Смущенные кадеты высыпали в Екатерининский зал и спрашивали друг друга: «Вы не знаете, по какому именно делу хлопочет теперь Кутлер в министерстве финансов?».

Столица, гордись своим трибуном!».

Алкоголь

Еп. Митрофан и Челышев отметили, что вместе с ростом доходов населения выросло и потребление алкоголя. Владыка призвал не очень радоваться «приросту дохода, третья часть которого получена от винной операции». Самарский депутат сообщил, что в его губернии в марте выпили 104.000 вед., а в октябре 365.000 вед. «Вот вам где урожай, вот где Богом посланная благодать народу за его труды. Все этим проклятым пойлом кабацким, все, что было надежд у народа на урожай – ушло сюда».

По обыкновению, Челышев напал на казенную винную монополию и на министерство финансов, которое «сознательно не идет навстречу народному оздоровлению». Напомнив, как Коковцев показывал французам золотой запас, оратор продолжил: «Гг., да не золотом нужно было хвалиться: вот если бы он хвалился нашим здоровьем народным, нашим здоровым крестьянством, его материальной обеспеченностью, его безголодностью, набором здоровых новобранцев… А этим хвалиться все равно, что известные девицы щеки красят». Бесхитростная, живая речь!

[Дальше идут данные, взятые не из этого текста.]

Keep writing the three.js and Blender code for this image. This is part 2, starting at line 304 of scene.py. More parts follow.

Оратор не надеялся на пробуждение Правительства, которое «заботилось, неуклонно следило день и ночь, наблюдало чуть ли не под микроскопом, не осталось ли где-нибудь какой-нибудь деревни без кабака, или не оказалась ли где-нибудь нехватка вина». Надежда только на Высочайшее вмешательство: «вот кто нас спасет – Государь Император».

Оба оратора напомнили про законопроект о мерах борьбы с пьянством, застрявший в комиссиях, и призвали скорее поставить его на повестку.

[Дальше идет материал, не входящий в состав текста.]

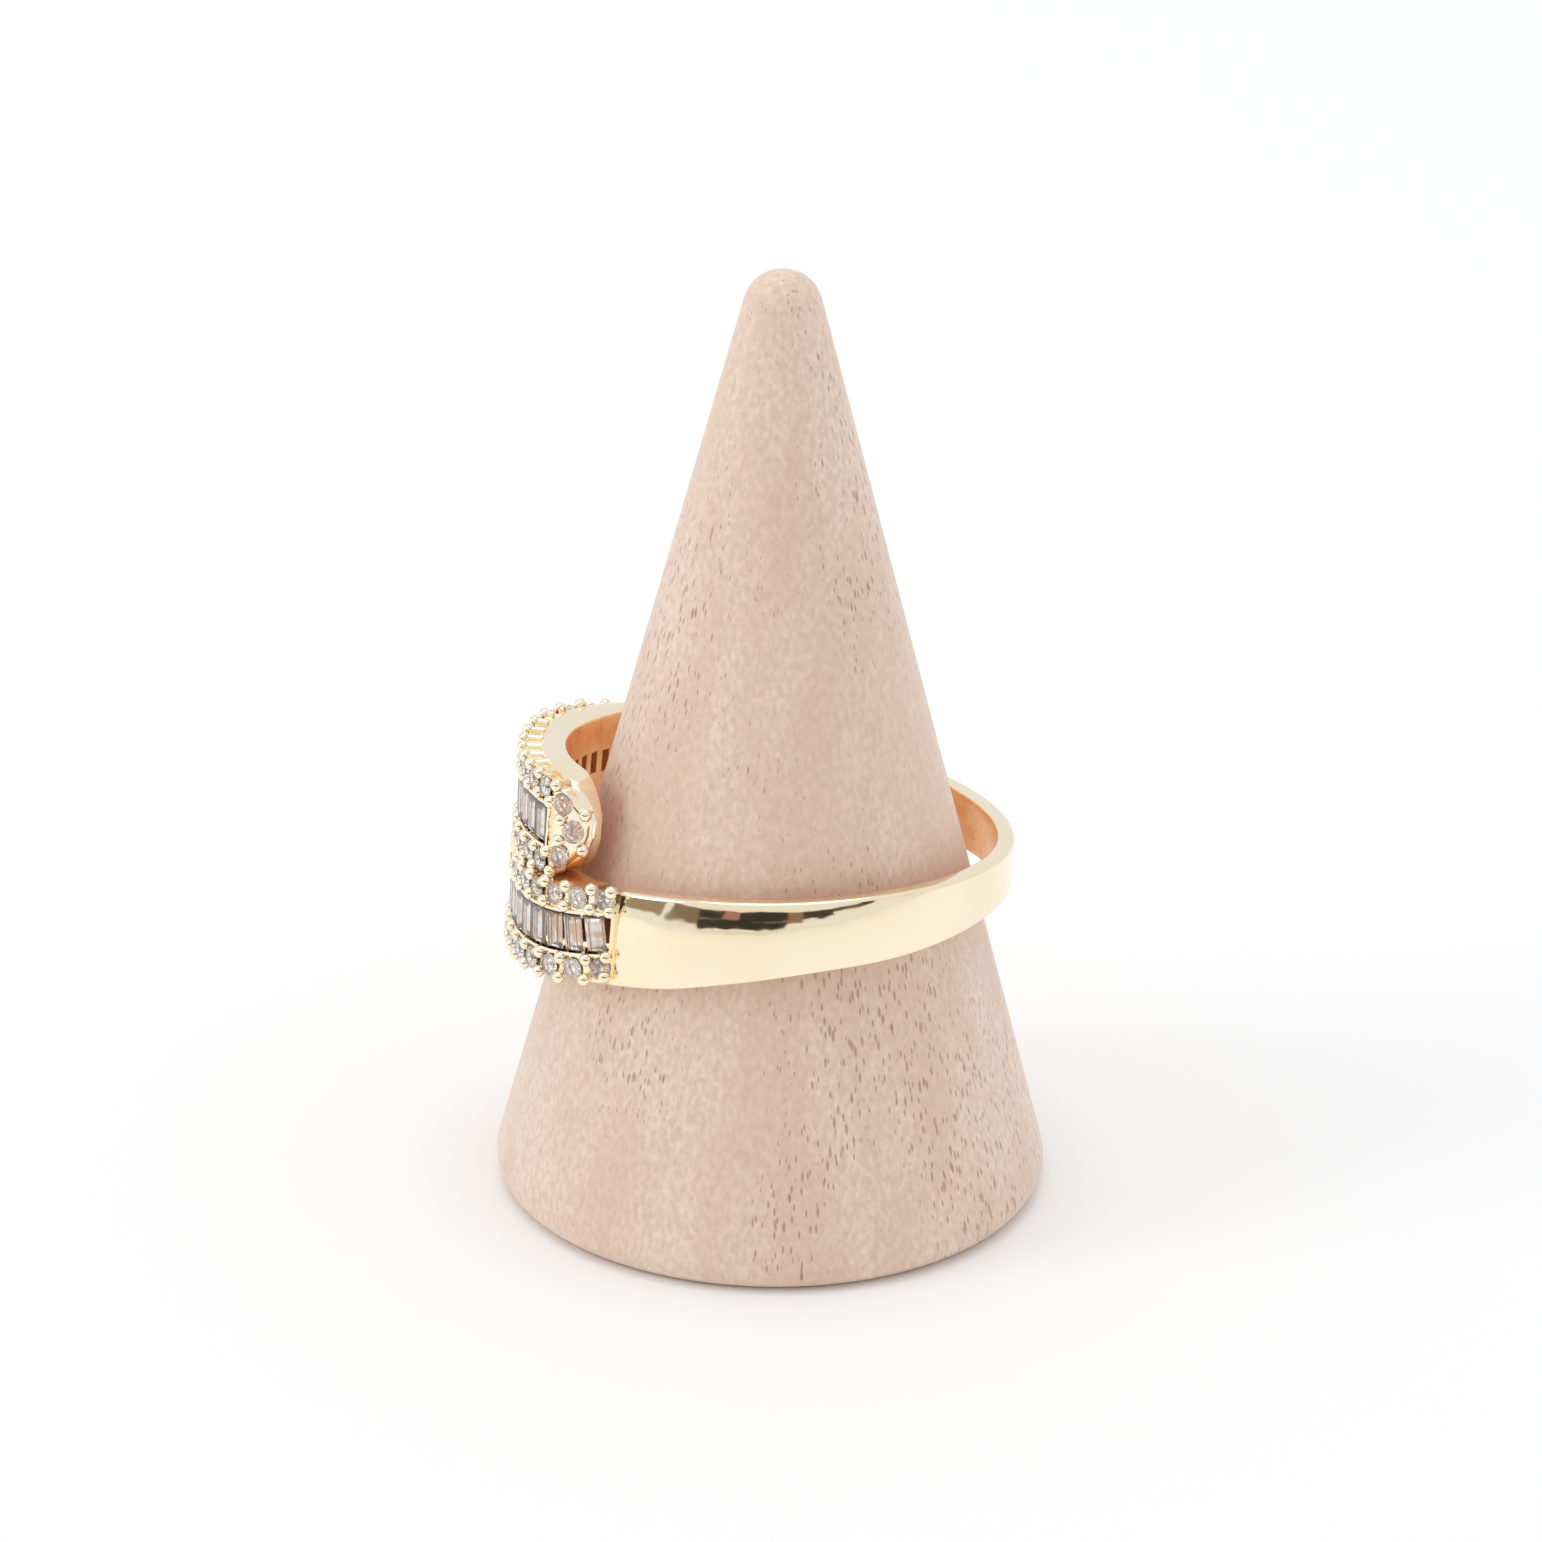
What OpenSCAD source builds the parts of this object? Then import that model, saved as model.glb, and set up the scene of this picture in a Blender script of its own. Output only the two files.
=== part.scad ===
// Bypass ring with two stone-set arms, seated on a turned wooden ring cone.
// Millimetres. The cone stands on z = 0 with its axis on Z, and the stones face -X.

/* [Wooden cone] */
// Diameter of the cone where its side line meets the floor
cone_base_d = 25; // [24.5:0.1:26]
// Height of the cone
cone_h = 43.1; // [42:0.1:46]
// Radius of the rounded tip
cone_tip_r = 1.75; // [1:0.05:2.2]
// Radius of the rounded edge round the foot
cone_foot_r = 1; // [0.5:0.1:1.5]

/* [Ring] */
// Inner diameter of the ring
ring_inner_d = 19.3; // [19.3:0.1:20]
// Rounding of the shank's two outer edges
shank_shoulder = 0.26; // [0.15:0.01:0.35]
// Crown of the shank's outer face
shank_crown = 0.05; // [0:0.01:0.1]
// Small bevel on the ring's inner edges
inner_bevel = 0.1; // [0.05:0.01:0.15]
// Turn from the middle of the front to where the shank meets the stones
stones_start = 50.3; // [50:0.1:51]
// Turn from the middle of the front to the middle of an arm's round end
end_turn = 24.3; // [24:0.1:25]

/* [Round stones] */
// Diameter of a round stone
stone_d = 1.02; // [0.96:0.01:1.04]
// Round stones in each straight row
row_stones = 12; // [10:1:12]
// Round stones round the end of an arm, between its two rows
end_stones = 3; // [3:1:3]

/* [Prongs] */
// Diameter of a prong
prong_d = 0.4; // [0.34:0.01:0.42]
// Distance of a prong's middle from the middle of its row
prong_offset = 0.45; // [0.44:0.01:0.46]

/* [Baguettes] */
// Baguettes in each arm
arm_baguettes = 14; // [12:1:14]
// Length of a baguette, which lies across the arm
baguette_l = 1.6; // [1.4:0.02:1.6]
// Gap between two baguettes
baguette_gap = 0.13; // [0.13:0.01:0.2]
// Thickness of the rails beside the baguettes
rail_t = 0.13; // [0.1:0.01:0.14]

/* [Ring on the cone] */
// Height of the ring's middle above the floor
seat_z = 15.37; // [15.37:0.01:16.5]
// Ring's middle from the cone's axis, along X
seat_x = 0.1; // [0.05:0.01:0.12]
// Ring's middle from the cone's axis, along Y
seat_y = 0.89; // [0.86:0.01:0.92]
// Tilt about X, which lifts the side towards -Y
seat_lean = -7; // [-7.1:0.1:-6.9]
// Tilt about Y, which lifts the front
seat_pitch = 1.8; // [1.7:0.1:1.9]

/* [Hidden] */
eps = 0.01;
mm_per_turn = PI / 180;
ring_r = ring_inner_d / 2;

// Cone: lean of its side line, found from the base, the height and the rounded tip
cone_sides = 128;
round_sides = 48;
tip_z = cone_h - cone_tip_r;
base_r = cone_base_d / 2;
cone_lean = atan(base_r / tip_z) - asin(cone_tip_r / sqrt(base_r * base_r + tip_z * tip_z));
foot_x = base_r - cone_foot_r * (1 + sin(cone_lean)) / cos(cone_lean);

// Half of the ring: it runs from behind the back, past the near side and through the front
// to the round end of the lower arm. The other half is the same, turned over about X.
// Columns: turn from the front, middle height, half of the width, wall
TURN = 0;
MIDDLE = 1;
HALF = 2;
WALL = 3;
stations = [
    [-45, -2.38, 2.28, 1.25],
    [-26, -2.34, 2.28, 1.20],
    [0, -2.26, 2.20, 1.12],
    [10, -2.21, 2.15, 1.23],
    [20, -2.14, 2.10, 1.55],
    [29, -2.06, 2.07, 1.88],
    [36, -1.99, 2.07, 1.84],
    [43, -1.91, 2.10, 1.60],
    [47, -1.86, 2.12, 1.36],
    [51, -1.79, 2.13, 1.10],
    [65, -1.42, 2.00, 1.05],
    [80, -0.98, 1.75, 1.00],
    [100, -0.51, 1.49, 0.95],
    [120, -0.26, 1.39, 0.90],
    [150, -0.03, 1.21, 0.82],
    [180, 0.00, 1.10, 0.80],
    [210, 0.03, 1.21, 0.82]
];
// The stones of that arm. Columns: turn from the front, middle height, distance of the two rows
// of round stones from it, reach of the prongs from the ring's inner face
REACH = 2;
TIPS = 3;
rows = [
    [-45, -2.38, 1.68, 2.20],
    [-26, -2.34, 1.68, 2.18],
    [0, -2.26, 1.61, 2.16],
    [12, -2.21, 1.60, 2.22],
    [20, -2.16, 1.61, 2.34],
    [29, -2.07, 1.62, 2.42],
    [36, -1.95, 1.64, 2.32],
    [43, -1.76, 1.62, 2.08],
    [48, -1.60, 1.58, 1.78],
    [53, -1.52, 1.44, 1.52]
];

// Middle of the round end of the rows of stones
row_end = 26;
// Bed that holds the stones: its depth below the tips of the prongs, its edge from the middle
// of the outer rows, and how far its root goes into the wall
bed_drop = 0.37;
bed_edge = 0.34;
bed_root = 0.3;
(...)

Внесенная Челышевым формула перехода, направленная против винной монополии, была отклонена большинством 156 голосов против 92.

Смета Министерства Внутренних Дел (18, 20, 22.II)

Реакция – экзамен Правительству

Обсуждение сметы проходило в отсутствие Столыпина, чье внимание было приковано к Г. Совету и рассматривавшемуся им законопроекту о попудном сборе. Однако премьер в некотором смысле поспорил с Г. Думой заочно. Перед самым рассмотрением сметы Министерства Внутренних Дел в печати появилась беседа Столыпина с сотрудником газеты «Petit Journal» г. Гастон-Ружье.